Le secteur d’activité joue aussi énormément. Les hommes qui prennent un congé parental sont souvent dans des secteurs d’activités dits " féminisés ", comme la santé, ou des professions qui permettent une pratique autonome de l'activité pour les cadres sup’, tous ces milieux où le congé parental est quelque chose de connu et d’admis dans la sphère professionnelle. Quand un père demande un congé parental dans ces sphères, ça ne choque personne, ou plutôt dans le bon sens. C’est beaucoup plus complexe dans les secteurs d’activités hyper masculinisés.
Est-on en retard par rapport à nos voisins européens ?

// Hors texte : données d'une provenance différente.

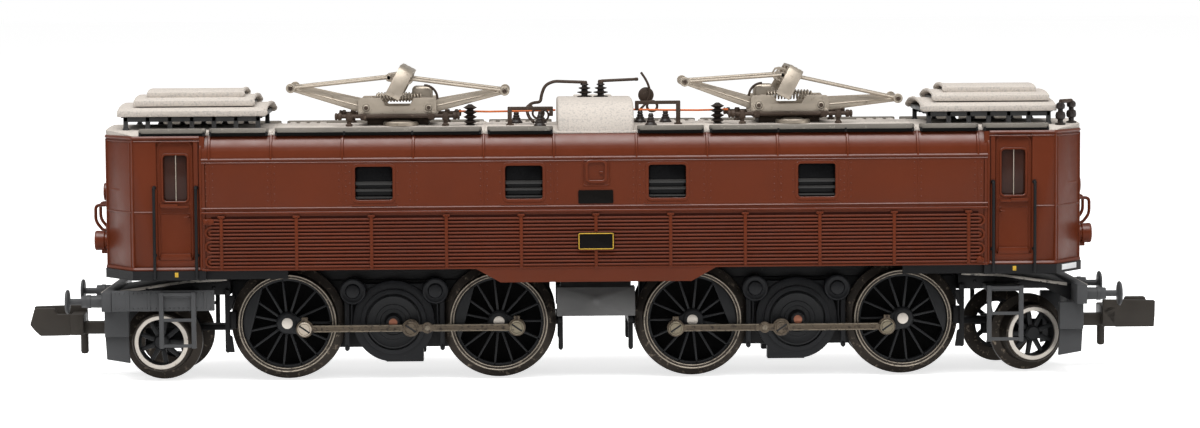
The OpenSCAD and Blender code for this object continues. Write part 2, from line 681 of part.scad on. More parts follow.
// ---- bogies, drawn with the pivot at X = 0 and the outer end at -X -----
module left() { translate([-bogie_x, 0, 0]) children(); }
module right() { translate([bogie_x, 0, 0]) rotate([0, 0, 180]) children(); }
axle_z = flange_r;
frame_y = 3.3;
frame_out = 15.9;
frame_in = 15.3;
frame_top = 9.6;
beam_in = 27.0;                   // inner face of the buffer beam
hanger_y = 4.85;
truck_z = 4.45;                   // underside of the carrying truck's arm
truck_t = 0.55;
module bogie_frame() {
    color(black) difference() {
        union() {
            block([-frame_out + 4.3, -frame_y, 2.9], [frame_in, frame_y, frame_top]);
            block([-frame_out, -frame_y, truck_z + truck_t + 0.2],
                  [-frame_out + 4.3, frame_y, frame_top]);
            // top plate, sloping down to the buffer beam
            plate_y(-4.6, 4.6) polygon([
                [-frame_out, 8.3], [-frame_out, frame_top + 0.2], [-19.5, frame_top + 0.2],
                [-beam_in, 8.75], [-beam_in, 7.05], [-24.5, 8.3]
            ]);
            translate([0, 0, frame_top - 0.1])
                cylinder(h = floor_z + floor_t + pivot_top - frame_top + 0.1, r = pivot_r);
            // bearing ring under the body's floor
            translate([0, 0, frame_top - 0.1]) cylinder(h = floor_z - frame_top + 0.05, r = 2.8);
            // carrying truck's pivot pin
            translate([-truck_pivot_x, 0, truck_z - 0.4]) {
                cylinder(h = 3, r = 0.8);
                cylinder(h = 0.3, r = 1.1);
            }
            // brake hangers at both ends
            both_sides() {
                block([-frame_out - 0.5, 4.5, 8.3], [-frame_out, hanger_y + 0.5, 8.9]);
                block([-frame_out - 0.5, hanger_y, 2.7], [-frame_out, hanger_y + 0.5, 8.4]);
                block([16.05, 3.2, 5.3], [16.55, hanger_y + 0.5, 5.9]);
                block([16.05, hanger_y, 2.7], [16.55, hanger_y + 0.5, 5.4]);
            }
            block([frame_in - 0.1, -frame_y, 5.0], [16.55, frame_y, 5.9]);
        }
        for (x = [-axle_x, axle_x])
            disc_y(x, axle_z, axle_r + run, -frame_y - over, frame_y + over);
        disc_y(0, axle_z, axle_r + run, -frame_y - over, frame_y + over);
    }
}
cover_r = 4.0;
cover_y = 4.7;
ring_y = 5.2;
sand_x = 4.0;
sand_z = 8.6;
sand_r = 1.32;
module gear_cover() {
    color(grey) both_sides() difference() {
        union() {
            disc_y(0, axle_z, cover_r, frame_y, cover_y);
            block([-0.8, frame_y, axle_z - cover_r], [2.9, cover_y, axle_z]);
            disc_y(0, axle_z, disc_r + 0.6, cover_y, ring_y);
            block([-4.6, frame_y, 7.5], [4.8, 4.4, 9.3]);
            for (x = [-sand_x + 0.05, sand_x + 0.1]) {
                disc_y(x, sand_z, sand_r, 4.3, 5.5);
            }
            for (x = [-4.55, 4.75])
                block([x - 0.25, 4.35, 2.7], [x + 0.25, 4.9, 8.0]);
        }
        disc_y(0, axle_z, axle_r + run, 0, cover_y + over);
        disc_y(0, axle_z, disc_r + 0.15, cover_y, ring_y + over);
    }
}
ladder_y = 8.15;
ladder_x = [-22.4, -18.9];
module ladder(y0) {
    for (x = [ladder_x[0], ladder_x[1] - 0.4])
        block([x, y0, 3.5], [x + 0.4, y0 + 0.35, 9.0]);
    for (z = [3.6, 6.1, 8.6])
        block([ladder_x[0], y0, z], [ladder_x[1], y0 + 0.35, z + 0.3]);
}
guard = [[-28.0, 4.4], [-25.7, 4.4], [-25.6, 1.8], [-27.9, 2.2]];
module end_frame() {
    color(grey) {
        difference() {
            union() {
                block([-beam_in - 1.03, -8.0, 7.05], [-beam_in, 8.0, 9.0]);
                block([-beam_in - 1.03, -2.0, 3.7], [-beam_in, 2.0, 7.1]);
            }
            block([-beam_in - 2, -0.85, coupler_z - 0.6], [-beam_in + 1, 0.85, coupler_z + 0.6]);
        }
        both_sides() {
            block([-28.0, 5.2, 4.4], [-25.6, 6.2, 7.1]);
            plate_y(5.3, 5.8) polygon(guard);
            ladder(ladder_y);
        }
        // side plate on one side only, brackets for the ladders on both
        block([-beam_in, -8.2, 7.1], [-17.1, -7.7, 9.15]);
        both_sides() block([ladder_x[0], 4.6, 8.4], [ladder_x[1], ladder_y + 0.1, 8.95]);
    }
}
buffer_in = bogie_x + beam_in + 1.03;
module buffers() {
    color(grey) both_sides() translate([0, buffer_y, buffer_z]) {
        x0 = buffer_in - bogie_x;
        x1 = buffer_x - bogie_x;
        rod([-x0, 0, 0], [-x0 - 2.2, 0, 0], 0.6);
        rod([-x0 - 2.1, 0, 0], [-x1 + 0.2, 0, 0], 0.31);
        rod([-x1 + 0.35, 0, 0], [-x1, 0, 0], buffer_r);
    }
}
module coupler() {
    nose = coupler_x - bogie_x;
    color(black) {
        block([-nose + 4.0, -0.85, coupler_z - 0.6], [-beam_in + 0.3, 0.85, coupler_z + 0.6]);
        block([-nose + 3.9, -1.9, coupler_z - 0.6], [-nose + 5.3, 1.9, coupler_z + 1.5]);
        plate_y(-1.9, -0.9) polygon([
            [-nose + 4.0, coupler_z - 0.6], [-nose + 2.2, coupler_z - 0.65],
            [-nose + 1.0, coupler_z - 0.65], [-nose, coupler_z + 0.5],
            [-nose + 0.5, coupler_z + 2.1], [-nose + 2.4, coupler_z + 2.1],
            [-nose + 2.6, coupler_z + 1.5], [-nose + 4.0, coupler_z + 1.5]
        ]);
        plate_y(1.1, 1.9) polygon([
            [-nose + 4.0, coupler_z - 0.65], [-nose + 0.1, coupler_z - 0.65],
            [-nose, coupler_z + 2.0], [-nose + 5.2, coupler_z + 2.1], [-nose + 5.3, coupler_z + 1.0]
        ]);
        translate([-nose + 5.1, 0, 2.15]) cylinder(h = coupler_z - 2.15, r = 0.4);
    }
}

// ---- wheels and rods ---------------------------------------------------
// a spoked wheel pair on an axle along Y through x, z
module wheel_pair(x, z, ax_r, tread, flange, count, rim, hub) {
    disc_y(x, z, ax_r, -wheel_back - 0.1, wheel_back + 0.1);
    both_sides() {
        difference() {
            union() {
                disc_y(x, z, tread, wheel_back, wheel_back + wheel_w);
                disc_y(x, z, flange, wheel_back, wheel_back + flange_w);
            }
            disc_y(x, z, tread - rim, wheel_back - over, wheel_back + wheel_w + over);
        }
        disc_y(x, z, hub, wheel_back, wheel_back + wheel_w + 0.1);
        for (i = [0 : count - 1])
            translate([x, 0, z]) rotate([0, i * 360 / count, 0])
                block([hub * 0.8, wheel_back + 1.2, -0.14],
                      [tread - rim * 0.6, wheel_back + 1.75, 0.14]);
    }
}
function pin_at(x, z, a) = [x + crank * cos(a), z + crank * sin(a)];
rod_y = wheel_back + wheel_w + 0.45;
rod_t = 0.5;
// boss, pin and washer of a crank on the +Y side
module crank_pin(x, z, a, y0) {
    p = pin_at(x, z, a);
    disc_y(p[0], p[1], 0.75, y0, rod_y - 0.1);
    disc_y(p[0], p[1], pin_r, rod_y - 0.2, rod_y + rod_t + 0.2);
    disc_y(p[0], p[1], 0.7, rod_y + rod_t + 0.1, rod_y + rod_t + 0.4);
}
// near and far crank angles in a bogie's own frame
function cranks(side) = side < 0 ? [left_crank_a, left_crank_a + 90]
                                 : [right_crank_a + 90, right_crank_a];
module drive_axle(x, side) {
    color(steel) {
        wheel_pair(x, axle_z, axle_r, tread_r, flange_r, spokes, 0.65, 1.1);
        mirror([0, 1, 0]) crank_pin(x, axle_z, cranks(side)[0], wheel_back + 1.3);
        crank_pin(x, axle_z, cranks(side)[1], wheel_back + 1.3);
    }
}
module jackshaft(side) {
    color(steel) {
        disc_y(0, axle_z, axle_r, -cover_y - 0.3, cover_y + 0.3);
        both_sides() {
            disc_y(0, axle_z, disc_r, cover_y + 0.2, cover_y + 0.65);
            disc_y(0, axle_z, 0.65, cover_y + 0.6, wheel_back + wheel_w + 0.1);
        }
        mirror([0, 1, 0]) crank_pin(0, axle_z, cranks(side)[0], cover_y + 0.6);
        crank_pin(0, axle_z, cranks(side)[1], cover_y + 0.6);
    }
}
rod_h = 0.34;
// a coupling rod on the +Y side over all three pins
module side_rod(a) {
    dx = crank * cos(a);
    z = axle_z + crank * sin(a);
    color(steel) difference() {
        union() {
            block([-axle_x + dx, rod_y, z - rod_h], [axle_x + dx, rod_y + rod_t, z + rod_h]);
            for (x = [-axle_x, 0, axle_x]) disc_y(x + dx, z, 0.85, rod_y, rod_y + rod_t);
            disc_y(1.6 + dx, z, 0.55, rod_y, rod_y + rod_t);
        }
        for (x = [-axle_x, 0, axle_x])
            disc_y(x + dx, z, pin_r + run, rod_y - over, rod_y + rod_t + over);
    }
}
truck_axle_z = small_flange_r;
truck_axle_r = 0.6;
// the carrying truck, swung by a about its pivot
module swung(a) { translate([-truck_pivot_x, 0, 0]) rotate([0, 0, a]) children(); }
module truck(a) {
    color(black) swung(a) difference() {
        union() {
            translate([0, 0, truck_z]) cylinder(h = truck_t, r = 1.4);
            block([-truck_arm - 1.0, -1.1, truck_z], [0, 1.1, truck_z + truck_t]);
            block([-truck_arm - 1.0, -3.4, truck_z], [-truck_arm + 1.0, 3.4, truck_z + truck_t]);
            both_sides() block([-truck_arm - 1.0, 2.5, truck_axle_z - 0.9],
                               [-truck_arm + 1.0, 3.4, truck_z + 0.1]);
        }
        translate([0, 0, truck_z - over]) cylinder(h = truck_t + 2 * over, r = 0.8 + run);
        disc_y(-truck_arm, truck_axle_z, truck_axle_r + run, -4, 4);
    }
}
module truck_wheels(a) {
    color("#b9b2a4") swung(a)
        wheel_pair(-truck_arm, truck_axle_z, truck_axle_r, small_tread_r, small_flange_r,
                   9, 0.5, 0.75);
}

// ---- nodes -------------------------------------------------------------
lk = [knuckle(-panto_x, -1, left_arm_a[0]), knuckle(-panto_x, 1, left_arm_a[1])];
rk = [knuckle(panto_x, 1, right_arm_a[0]), knuckle(panto_x, -1, right_arm_a[1])];
lh = [head_point(-panto_x, left_head[0]), head_point(-panto_x, left_head[1])];
rh = [head_point(panto_x, right_head[0]), head_point(panto_x, right_head[1])];
body_shell();
roof();
roof_edge_strips();
roof_box();
glazing();
cooling_pipes();
cab_handrails();
front_handrails();
headlamps();
blank_plates();
underframe();
centre_box();
chassis_block();
resistor_covers();
resistor_grids();
roof_insulators();
roof_conductors();
red_conductor();
roof_brackets();
pantograph_beams();
pantograph_base(-panto_x);  // left_pantograph_base
lower_arm_piece(-panto_x, -1, left_arm_a[0]);  // left_lower_arm_outer
lower_arm_piece(-panto_x, 1, left_arm_a[1]);  // left_lower_arm_inner
upper_arm_piece(lk[0], lh[0]);  // left_upper_arm_outer
upper_arm_piece(lk[1], lh[1]);  // left_upper_arm_inner
collector(lh[0], lh[1], left_lean);  // left_collector
pantograph_base(panto_x);  // right_pantograph_base
lower_arm_piece(panto_x, 1, right_arm_a[0]);  // right_lower_arm_outer
lower_arm_piece(panto_x, -1, right_arm_a[1]);  // right_lower_arm_inner
upper_arm_piece(rk[0], rh[0]);  // right_upper_arm_outer
upper_arm_piece(rk[1], rh[1]);  // right_upper_arm_inner
collector(rh[0], rh[1], right_lean);  // right_collector
left() bogie_frame();  // left_bogie_frame
left() gear_cover();  // left_gear_cover
left() end_frame();  // left_end_frame
left() buffers();  // left_buffers
left() coupler();  // left_coupler
left() drive_axle(-axle_x, -1);  // left_outer_axle
left() drive_axle(axle_x, -1);  // left_inner_axle
left() jackshaft(-1);  // left_jackshaft
left() mirror([0, 1, 0]) side_rod(cranks(-1)[0]);  // left_near_rod
left() side_rod(cranks(-1)[1]);  // left_far_rod
left() truck(left_truck_a);  // left_truck
left() truck_wheels(left_truck_a);  // left_truck_wheels
right() bogie_frame();  // right_bogie_frame
right() gear_cover();  // right_gear_cover
right() end_frame();  // right_end_frame
right() buffers();  // right_buffers
right() coupler();  // right_coupler
right() drive_axle(-axle_x, 1);  // right_outer_axle
right() drive_axle(axle_x, 1);  // right_inner_axle
right() jackshaft(1);  // right_jackshaft
right() side_rod(cranks(1)[1]);  // right_near_rod
right() mirror([0, 1, 0]) side_rod(cranks(1)[0]);  // right_far_rod
right() truck(right_truck_a);  // right_truck
right() truck_wheels(right_truck_a);  // right_truck_wheels
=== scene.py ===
"""Finish and fine detail for a 1:160 model electric locomotive.

X runs along the locomotive, -Y is its near side and Z = 0 lies under the wheel
flanges.  The helpers take millimetres; Blender's own units stay metres.
"""

import math

import bpy
from mathutils import Matrix, Vector


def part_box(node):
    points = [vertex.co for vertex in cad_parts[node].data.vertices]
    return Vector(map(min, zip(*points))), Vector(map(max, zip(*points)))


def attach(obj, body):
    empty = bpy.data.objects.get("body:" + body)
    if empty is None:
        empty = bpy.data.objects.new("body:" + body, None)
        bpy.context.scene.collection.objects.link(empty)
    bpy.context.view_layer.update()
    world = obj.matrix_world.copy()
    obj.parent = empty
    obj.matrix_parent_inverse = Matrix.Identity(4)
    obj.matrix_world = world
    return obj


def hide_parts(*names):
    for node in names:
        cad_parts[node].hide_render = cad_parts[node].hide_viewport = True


bl_info = {
    "name": "Model electric locomotive",
    "version": (1, 0, 0),
    "blender": (4, 5, 0),
    "location": "3D View > Sidebar > Locomotive",
    "description": "Details and finishes of a 1:160 rod-driven electric locomotive",
    "category": "Object",
}

MM = 0.001
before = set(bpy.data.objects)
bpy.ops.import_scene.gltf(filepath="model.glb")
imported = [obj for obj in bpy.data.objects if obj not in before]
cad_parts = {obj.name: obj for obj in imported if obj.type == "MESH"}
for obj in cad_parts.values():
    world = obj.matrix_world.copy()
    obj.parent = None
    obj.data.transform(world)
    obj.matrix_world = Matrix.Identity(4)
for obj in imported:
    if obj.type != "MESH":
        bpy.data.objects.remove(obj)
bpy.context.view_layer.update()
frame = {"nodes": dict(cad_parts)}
NODES = frame["nodes"]


def corner(node, side):
    """A CAD node's lowest (side 0) or highest (side 1) corner, in millimetres."""
    return [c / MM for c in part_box(node)[side]]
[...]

Pas forcément. On s’aperçoit que, dans les pays nordiques, le congé parental est pris quand il est obligatoire, mais il n’est pas forcément poursuivi après ce temps imposé. Il est mieux rémunéré, donc si, en France, le congé parental était mieux financé, les mentalités seraient prêtes à faire ce pas et les hommes à le prendre. Il ne faut pas croire que c’est un véritable partage idyllique dans les pays nordiques. Souvent d’ailleurs, le congé parental y est pris plus tard, mais premiers 12 ou 18 premiers mois de la vie, c’est la mère qui s’occupe des enfants, ce n’est même pas discuté. En France, on est plus en avance sur cette question : dès tout petit, on accepte une délégation forte de la garde des enfants à des instances extra-familiales comme la crèche par exemple.

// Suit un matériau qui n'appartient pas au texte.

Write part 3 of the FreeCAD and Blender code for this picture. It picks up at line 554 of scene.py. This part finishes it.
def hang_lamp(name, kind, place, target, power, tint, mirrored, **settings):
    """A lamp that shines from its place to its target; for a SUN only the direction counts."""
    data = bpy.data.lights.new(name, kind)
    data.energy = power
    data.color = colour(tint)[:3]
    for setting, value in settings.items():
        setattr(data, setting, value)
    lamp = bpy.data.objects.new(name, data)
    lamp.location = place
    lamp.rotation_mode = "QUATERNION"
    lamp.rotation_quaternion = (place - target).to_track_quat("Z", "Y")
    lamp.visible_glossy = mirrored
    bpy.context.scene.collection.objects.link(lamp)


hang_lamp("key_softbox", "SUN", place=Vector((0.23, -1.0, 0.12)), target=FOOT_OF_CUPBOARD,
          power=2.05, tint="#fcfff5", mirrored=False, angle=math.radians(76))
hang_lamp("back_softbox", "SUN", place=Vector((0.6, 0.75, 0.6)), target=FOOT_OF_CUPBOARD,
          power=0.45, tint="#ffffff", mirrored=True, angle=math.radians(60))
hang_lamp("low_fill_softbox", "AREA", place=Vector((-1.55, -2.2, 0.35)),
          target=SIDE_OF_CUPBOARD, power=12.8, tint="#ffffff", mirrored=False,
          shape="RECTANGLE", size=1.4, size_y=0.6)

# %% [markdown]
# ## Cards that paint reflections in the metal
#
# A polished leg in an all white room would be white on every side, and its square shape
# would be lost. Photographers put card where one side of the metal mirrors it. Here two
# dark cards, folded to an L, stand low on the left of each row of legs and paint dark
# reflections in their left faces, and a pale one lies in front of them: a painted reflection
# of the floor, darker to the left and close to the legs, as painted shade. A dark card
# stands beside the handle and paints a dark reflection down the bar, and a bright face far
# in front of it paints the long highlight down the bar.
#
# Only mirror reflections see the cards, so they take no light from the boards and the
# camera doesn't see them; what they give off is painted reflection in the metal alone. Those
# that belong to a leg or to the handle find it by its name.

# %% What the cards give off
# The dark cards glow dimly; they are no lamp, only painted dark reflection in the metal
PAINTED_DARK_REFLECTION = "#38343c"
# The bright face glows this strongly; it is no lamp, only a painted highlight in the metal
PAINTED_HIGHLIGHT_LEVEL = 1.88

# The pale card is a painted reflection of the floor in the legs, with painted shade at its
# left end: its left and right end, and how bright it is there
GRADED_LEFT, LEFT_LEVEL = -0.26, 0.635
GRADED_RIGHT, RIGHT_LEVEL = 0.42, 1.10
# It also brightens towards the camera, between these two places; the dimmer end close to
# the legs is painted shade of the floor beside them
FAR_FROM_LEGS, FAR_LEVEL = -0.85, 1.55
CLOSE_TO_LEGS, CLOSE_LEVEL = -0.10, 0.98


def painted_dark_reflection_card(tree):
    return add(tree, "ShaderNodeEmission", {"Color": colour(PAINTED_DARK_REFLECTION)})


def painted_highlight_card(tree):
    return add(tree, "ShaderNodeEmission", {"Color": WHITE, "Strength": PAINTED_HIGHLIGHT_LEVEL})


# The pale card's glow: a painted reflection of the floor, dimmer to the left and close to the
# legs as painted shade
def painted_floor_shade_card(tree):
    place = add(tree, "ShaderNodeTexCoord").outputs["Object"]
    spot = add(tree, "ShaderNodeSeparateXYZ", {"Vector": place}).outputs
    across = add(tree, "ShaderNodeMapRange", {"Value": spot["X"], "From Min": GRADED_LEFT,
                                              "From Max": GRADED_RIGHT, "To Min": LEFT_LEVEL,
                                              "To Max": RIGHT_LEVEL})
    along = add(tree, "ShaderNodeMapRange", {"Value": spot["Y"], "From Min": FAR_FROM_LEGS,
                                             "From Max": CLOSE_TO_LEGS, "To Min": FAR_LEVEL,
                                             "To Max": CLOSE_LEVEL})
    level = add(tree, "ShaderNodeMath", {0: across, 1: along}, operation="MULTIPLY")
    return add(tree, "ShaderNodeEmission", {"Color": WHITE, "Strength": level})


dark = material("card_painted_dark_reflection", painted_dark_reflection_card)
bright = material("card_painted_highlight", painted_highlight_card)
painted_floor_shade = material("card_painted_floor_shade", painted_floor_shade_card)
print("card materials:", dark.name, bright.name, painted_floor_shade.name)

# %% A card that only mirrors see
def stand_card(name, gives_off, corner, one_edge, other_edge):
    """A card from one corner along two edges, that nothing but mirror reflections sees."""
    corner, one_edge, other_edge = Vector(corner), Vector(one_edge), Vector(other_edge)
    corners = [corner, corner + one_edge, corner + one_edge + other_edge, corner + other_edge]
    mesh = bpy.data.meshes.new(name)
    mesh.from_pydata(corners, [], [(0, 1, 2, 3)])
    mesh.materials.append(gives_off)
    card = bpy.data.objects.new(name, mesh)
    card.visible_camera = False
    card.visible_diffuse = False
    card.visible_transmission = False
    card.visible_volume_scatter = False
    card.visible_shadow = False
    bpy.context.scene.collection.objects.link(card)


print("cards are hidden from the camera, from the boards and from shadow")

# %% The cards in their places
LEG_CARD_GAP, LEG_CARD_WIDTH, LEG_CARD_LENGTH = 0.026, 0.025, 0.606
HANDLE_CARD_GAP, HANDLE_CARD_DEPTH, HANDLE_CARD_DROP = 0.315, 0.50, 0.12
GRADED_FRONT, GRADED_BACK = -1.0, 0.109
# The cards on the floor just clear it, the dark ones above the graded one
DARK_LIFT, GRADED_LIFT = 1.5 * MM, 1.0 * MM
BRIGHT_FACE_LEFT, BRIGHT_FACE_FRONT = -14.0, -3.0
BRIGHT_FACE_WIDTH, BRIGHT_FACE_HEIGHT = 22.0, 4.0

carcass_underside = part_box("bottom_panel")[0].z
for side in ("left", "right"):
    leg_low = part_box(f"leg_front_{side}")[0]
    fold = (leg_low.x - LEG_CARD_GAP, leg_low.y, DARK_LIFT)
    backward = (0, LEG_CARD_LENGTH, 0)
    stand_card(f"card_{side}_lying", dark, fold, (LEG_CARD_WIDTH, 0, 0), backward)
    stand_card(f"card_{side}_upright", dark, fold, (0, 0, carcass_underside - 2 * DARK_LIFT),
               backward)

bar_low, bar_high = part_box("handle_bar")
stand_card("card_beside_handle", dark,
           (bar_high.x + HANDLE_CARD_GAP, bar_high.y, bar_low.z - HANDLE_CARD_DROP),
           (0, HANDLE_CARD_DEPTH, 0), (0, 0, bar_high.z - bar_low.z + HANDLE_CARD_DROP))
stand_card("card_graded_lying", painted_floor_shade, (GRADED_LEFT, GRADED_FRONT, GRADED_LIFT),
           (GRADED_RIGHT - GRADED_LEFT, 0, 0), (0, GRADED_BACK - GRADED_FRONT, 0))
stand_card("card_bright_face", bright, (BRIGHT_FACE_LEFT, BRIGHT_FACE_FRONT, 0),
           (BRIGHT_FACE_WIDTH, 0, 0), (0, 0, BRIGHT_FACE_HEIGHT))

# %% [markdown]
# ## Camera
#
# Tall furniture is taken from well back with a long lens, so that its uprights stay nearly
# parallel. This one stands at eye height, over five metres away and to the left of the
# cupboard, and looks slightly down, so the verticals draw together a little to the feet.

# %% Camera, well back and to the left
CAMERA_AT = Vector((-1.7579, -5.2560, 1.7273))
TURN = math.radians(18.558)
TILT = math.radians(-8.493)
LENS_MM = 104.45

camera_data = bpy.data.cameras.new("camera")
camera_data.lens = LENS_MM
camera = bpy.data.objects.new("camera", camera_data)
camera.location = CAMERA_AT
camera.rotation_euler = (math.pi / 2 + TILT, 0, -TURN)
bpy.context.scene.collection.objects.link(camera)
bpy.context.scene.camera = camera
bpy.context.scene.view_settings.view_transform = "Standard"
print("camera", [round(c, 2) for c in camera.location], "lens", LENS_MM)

Quelles peuvent être les solutions pour faire progresser la prise de ce congé par les pères ?
La clé est vraiment l’incitation de la rémunération. C’est ce manque qui a fait de la réforme de 2015 un échec. Mais, selon moi, les mentalités sont prêtes. Pour l’instant, la force des représentations est de toute façon obstruée par le manque d’incitations financières.
Que pensez-vous de l’allongement et des modifications du congé paternité à venir à partir du 1er juillet prochain ?
Nous allons dans le bon sens. C’est une incitation, une reconnaissance de l’importance de la présence paternelle dans les premiers mois de vie de l’enfant. Ce congé spécifique, au même titre que le congé maternité, est aussi très important pour les changements de représentations.